AIM
Write out exactly the lines below that run from the one containing "body_upper_block();" through the one containing "bpy.data.objects.remove(obj)", both included, with no other lines.

DATA
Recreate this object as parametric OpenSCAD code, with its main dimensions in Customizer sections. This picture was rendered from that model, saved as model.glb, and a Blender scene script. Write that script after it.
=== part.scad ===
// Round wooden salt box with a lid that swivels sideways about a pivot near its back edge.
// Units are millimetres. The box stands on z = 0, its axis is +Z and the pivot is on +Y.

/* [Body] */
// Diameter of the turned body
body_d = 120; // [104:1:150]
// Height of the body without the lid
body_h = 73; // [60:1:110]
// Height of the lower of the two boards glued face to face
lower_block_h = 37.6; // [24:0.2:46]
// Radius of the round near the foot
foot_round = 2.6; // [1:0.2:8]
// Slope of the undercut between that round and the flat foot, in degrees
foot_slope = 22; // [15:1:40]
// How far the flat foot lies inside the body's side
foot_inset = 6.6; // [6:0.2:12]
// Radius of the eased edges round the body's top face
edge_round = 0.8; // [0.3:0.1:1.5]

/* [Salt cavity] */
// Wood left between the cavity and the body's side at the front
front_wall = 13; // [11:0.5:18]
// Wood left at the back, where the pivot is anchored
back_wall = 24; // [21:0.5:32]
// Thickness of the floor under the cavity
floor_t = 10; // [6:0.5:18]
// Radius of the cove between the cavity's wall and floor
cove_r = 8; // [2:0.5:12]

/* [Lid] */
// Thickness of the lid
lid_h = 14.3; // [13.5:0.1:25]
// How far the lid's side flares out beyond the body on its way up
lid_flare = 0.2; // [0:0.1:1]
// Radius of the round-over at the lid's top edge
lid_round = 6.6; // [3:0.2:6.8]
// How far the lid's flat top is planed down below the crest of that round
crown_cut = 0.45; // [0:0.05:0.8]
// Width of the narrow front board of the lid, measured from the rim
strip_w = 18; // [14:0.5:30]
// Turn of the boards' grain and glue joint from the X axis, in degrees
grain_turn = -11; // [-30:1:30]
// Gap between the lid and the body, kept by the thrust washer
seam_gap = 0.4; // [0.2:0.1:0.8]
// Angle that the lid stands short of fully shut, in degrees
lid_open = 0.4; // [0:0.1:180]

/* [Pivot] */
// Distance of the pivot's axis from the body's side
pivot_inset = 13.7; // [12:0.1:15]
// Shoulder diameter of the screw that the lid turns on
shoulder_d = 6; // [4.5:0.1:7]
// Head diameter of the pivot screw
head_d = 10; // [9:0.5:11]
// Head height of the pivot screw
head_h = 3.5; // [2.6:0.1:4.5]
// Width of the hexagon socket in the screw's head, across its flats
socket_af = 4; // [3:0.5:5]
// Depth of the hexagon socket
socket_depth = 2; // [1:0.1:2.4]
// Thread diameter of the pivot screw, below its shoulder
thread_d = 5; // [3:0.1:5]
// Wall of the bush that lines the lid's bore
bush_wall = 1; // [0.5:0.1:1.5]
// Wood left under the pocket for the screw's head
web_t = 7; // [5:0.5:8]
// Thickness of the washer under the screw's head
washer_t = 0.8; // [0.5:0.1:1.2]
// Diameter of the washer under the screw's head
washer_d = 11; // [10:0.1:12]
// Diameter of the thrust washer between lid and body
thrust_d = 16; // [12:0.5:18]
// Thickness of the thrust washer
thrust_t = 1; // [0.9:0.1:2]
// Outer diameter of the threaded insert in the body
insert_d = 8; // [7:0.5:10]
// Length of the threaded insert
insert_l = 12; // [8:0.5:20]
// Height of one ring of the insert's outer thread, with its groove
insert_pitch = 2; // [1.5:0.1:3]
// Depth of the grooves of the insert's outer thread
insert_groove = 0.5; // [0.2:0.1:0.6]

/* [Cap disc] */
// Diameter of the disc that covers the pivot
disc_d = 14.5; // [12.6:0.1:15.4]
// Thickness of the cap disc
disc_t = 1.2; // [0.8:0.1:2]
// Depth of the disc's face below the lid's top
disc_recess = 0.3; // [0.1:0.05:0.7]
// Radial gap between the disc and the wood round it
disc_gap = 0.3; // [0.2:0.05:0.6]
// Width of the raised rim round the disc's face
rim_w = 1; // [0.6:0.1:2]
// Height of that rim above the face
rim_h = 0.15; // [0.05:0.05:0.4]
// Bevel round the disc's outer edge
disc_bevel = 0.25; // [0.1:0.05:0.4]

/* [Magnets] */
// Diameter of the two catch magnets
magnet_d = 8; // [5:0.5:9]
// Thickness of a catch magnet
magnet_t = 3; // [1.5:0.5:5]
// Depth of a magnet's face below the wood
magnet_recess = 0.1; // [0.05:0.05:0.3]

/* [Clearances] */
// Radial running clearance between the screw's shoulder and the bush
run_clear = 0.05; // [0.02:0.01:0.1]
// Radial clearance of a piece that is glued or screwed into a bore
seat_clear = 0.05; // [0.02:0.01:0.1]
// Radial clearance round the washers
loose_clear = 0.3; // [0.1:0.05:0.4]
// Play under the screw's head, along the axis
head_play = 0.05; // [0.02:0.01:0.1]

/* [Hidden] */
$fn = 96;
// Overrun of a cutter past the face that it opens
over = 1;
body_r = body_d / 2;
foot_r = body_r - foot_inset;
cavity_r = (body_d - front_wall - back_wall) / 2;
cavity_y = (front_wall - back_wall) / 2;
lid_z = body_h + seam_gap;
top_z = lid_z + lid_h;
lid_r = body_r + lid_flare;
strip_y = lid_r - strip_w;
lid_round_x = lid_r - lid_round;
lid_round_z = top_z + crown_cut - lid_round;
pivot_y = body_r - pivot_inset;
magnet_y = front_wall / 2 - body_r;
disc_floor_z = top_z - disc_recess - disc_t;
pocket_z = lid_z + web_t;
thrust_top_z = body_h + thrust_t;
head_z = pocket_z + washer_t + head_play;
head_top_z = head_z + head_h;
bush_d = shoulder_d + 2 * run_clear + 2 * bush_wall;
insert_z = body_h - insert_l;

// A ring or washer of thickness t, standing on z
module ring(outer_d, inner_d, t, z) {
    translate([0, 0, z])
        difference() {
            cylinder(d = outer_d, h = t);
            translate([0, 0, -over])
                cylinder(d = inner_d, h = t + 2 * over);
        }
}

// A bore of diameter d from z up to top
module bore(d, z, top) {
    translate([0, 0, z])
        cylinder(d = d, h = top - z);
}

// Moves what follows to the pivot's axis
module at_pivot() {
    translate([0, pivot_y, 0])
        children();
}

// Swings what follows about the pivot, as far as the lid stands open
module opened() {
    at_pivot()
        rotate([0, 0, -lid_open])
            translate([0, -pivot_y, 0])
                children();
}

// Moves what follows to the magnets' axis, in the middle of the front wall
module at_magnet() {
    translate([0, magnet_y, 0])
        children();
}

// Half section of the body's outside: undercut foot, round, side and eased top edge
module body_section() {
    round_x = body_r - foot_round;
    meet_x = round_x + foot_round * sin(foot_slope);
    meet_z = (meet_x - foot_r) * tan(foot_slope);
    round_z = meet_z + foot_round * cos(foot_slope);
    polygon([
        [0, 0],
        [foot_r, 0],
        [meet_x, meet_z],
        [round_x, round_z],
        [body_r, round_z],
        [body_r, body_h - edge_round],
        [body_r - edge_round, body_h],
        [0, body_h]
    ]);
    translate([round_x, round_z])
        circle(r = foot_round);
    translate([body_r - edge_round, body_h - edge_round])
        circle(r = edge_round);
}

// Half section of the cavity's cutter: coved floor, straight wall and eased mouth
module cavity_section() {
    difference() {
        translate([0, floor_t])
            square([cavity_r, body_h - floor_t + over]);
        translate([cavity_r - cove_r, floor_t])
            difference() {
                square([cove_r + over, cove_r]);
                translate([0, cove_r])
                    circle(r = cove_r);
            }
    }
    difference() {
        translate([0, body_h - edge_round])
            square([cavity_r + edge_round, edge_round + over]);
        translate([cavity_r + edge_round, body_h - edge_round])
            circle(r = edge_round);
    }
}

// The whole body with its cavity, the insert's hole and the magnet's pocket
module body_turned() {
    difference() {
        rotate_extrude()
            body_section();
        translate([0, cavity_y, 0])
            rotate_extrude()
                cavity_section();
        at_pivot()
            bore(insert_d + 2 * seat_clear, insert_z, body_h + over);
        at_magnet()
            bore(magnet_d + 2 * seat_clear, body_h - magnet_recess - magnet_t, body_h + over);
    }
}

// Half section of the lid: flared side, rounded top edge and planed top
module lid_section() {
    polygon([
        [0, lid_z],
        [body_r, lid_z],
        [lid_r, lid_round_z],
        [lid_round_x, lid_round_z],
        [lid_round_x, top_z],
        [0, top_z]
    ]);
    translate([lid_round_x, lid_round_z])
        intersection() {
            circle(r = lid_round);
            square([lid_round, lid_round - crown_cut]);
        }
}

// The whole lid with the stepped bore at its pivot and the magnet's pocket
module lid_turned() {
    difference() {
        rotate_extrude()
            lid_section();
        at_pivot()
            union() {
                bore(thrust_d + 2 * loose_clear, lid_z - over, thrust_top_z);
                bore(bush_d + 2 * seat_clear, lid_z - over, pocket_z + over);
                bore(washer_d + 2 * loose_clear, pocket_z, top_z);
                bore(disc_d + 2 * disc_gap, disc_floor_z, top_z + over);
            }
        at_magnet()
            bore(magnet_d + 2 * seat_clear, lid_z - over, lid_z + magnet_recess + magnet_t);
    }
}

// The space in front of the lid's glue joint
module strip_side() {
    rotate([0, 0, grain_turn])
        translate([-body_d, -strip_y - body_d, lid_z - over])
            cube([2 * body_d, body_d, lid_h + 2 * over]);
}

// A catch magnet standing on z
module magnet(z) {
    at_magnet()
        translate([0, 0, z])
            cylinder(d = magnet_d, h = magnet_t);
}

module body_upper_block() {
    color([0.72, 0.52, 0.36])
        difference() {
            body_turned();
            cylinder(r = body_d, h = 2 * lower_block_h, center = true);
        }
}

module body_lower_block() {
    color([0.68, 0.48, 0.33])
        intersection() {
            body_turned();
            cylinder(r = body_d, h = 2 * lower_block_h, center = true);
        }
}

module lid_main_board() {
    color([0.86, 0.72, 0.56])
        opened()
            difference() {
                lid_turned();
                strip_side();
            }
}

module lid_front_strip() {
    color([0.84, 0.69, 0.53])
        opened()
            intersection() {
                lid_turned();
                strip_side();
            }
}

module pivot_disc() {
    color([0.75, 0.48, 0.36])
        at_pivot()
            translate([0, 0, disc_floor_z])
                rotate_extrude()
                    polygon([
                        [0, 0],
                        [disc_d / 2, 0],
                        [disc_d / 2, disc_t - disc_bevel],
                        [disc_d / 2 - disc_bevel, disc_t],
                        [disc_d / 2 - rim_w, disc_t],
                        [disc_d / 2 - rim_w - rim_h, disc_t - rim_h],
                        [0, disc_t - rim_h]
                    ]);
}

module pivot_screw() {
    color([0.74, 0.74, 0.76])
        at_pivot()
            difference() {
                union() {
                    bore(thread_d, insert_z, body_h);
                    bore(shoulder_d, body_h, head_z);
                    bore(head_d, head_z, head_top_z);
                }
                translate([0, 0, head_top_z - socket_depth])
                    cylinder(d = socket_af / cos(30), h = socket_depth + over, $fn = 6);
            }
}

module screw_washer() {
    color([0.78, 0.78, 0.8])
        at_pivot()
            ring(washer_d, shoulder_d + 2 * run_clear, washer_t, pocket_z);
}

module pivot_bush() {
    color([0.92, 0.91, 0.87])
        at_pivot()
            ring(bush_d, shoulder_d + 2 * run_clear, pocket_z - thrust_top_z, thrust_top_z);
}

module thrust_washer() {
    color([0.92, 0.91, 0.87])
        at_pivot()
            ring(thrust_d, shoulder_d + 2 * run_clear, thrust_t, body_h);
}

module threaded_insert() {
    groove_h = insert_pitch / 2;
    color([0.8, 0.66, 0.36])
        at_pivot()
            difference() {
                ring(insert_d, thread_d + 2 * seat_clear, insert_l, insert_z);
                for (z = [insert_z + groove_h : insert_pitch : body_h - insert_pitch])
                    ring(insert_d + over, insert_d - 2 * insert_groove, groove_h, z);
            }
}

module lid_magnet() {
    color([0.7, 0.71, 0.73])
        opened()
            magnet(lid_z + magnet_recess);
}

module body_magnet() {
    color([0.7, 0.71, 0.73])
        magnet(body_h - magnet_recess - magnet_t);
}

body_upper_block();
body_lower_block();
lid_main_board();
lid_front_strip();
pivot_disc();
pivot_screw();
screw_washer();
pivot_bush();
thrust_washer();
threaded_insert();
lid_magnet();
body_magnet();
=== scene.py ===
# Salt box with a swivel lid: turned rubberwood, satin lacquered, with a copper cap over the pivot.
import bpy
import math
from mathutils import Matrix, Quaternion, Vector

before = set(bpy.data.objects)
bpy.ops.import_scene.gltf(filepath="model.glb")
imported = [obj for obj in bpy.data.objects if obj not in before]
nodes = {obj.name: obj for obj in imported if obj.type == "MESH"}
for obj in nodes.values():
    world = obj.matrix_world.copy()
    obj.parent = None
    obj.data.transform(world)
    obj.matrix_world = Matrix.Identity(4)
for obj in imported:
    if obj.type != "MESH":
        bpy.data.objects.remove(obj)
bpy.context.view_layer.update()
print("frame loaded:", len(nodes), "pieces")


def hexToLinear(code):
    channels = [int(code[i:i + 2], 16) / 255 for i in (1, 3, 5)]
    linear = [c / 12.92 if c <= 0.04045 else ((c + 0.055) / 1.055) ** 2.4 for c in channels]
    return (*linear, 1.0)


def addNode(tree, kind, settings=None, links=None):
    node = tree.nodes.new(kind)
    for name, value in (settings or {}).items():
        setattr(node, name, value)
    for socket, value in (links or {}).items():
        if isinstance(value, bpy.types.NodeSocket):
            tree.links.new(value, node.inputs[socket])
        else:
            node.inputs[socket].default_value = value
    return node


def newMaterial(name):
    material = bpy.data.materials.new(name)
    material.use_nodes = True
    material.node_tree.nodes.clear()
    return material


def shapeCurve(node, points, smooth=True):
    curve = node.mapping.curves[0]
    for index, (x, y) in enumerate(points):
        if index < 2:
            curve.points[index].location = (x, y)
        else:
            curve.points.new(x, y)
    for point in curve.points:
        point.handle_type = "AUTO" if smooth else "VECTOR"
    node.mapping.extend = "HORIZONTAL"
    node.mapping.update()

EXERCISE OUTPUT
body_upper_block();
body_lower_block();
lid_main_board();
lid_front_strip();
pivot_disc();
pivot_screw();
screw_washer();
pivot_bush();
thrust_washer();
threaded_insert();
lid_magnet();
body_magnet();
=== scene.py ===
# Salt box with a swivel lid: turned rubberwood, satin lacquered, with a copper cap over the pivot.
import bpy
import math
from mathutils import Matrix, Quaternion, Vector

before = set(bpy.data.objects)
bpy.ops.import_scene.gltf(filepath="model.glb")
imported = [obj for obj in bpy.data.objects if obj not in before]
nodes = {obj.name: obj for obj in imported if obj.type == "MESH"}
for obj in nodes.values():
    world = obj.matrix_world.copy()
    obj.parent = None
    obj.data.transform(world)
    obj.matrix_world = Matrix.Identity(4)
for obj in imported:
    if obj.type != "MESH":
        bpy.data.objects.remove(obj)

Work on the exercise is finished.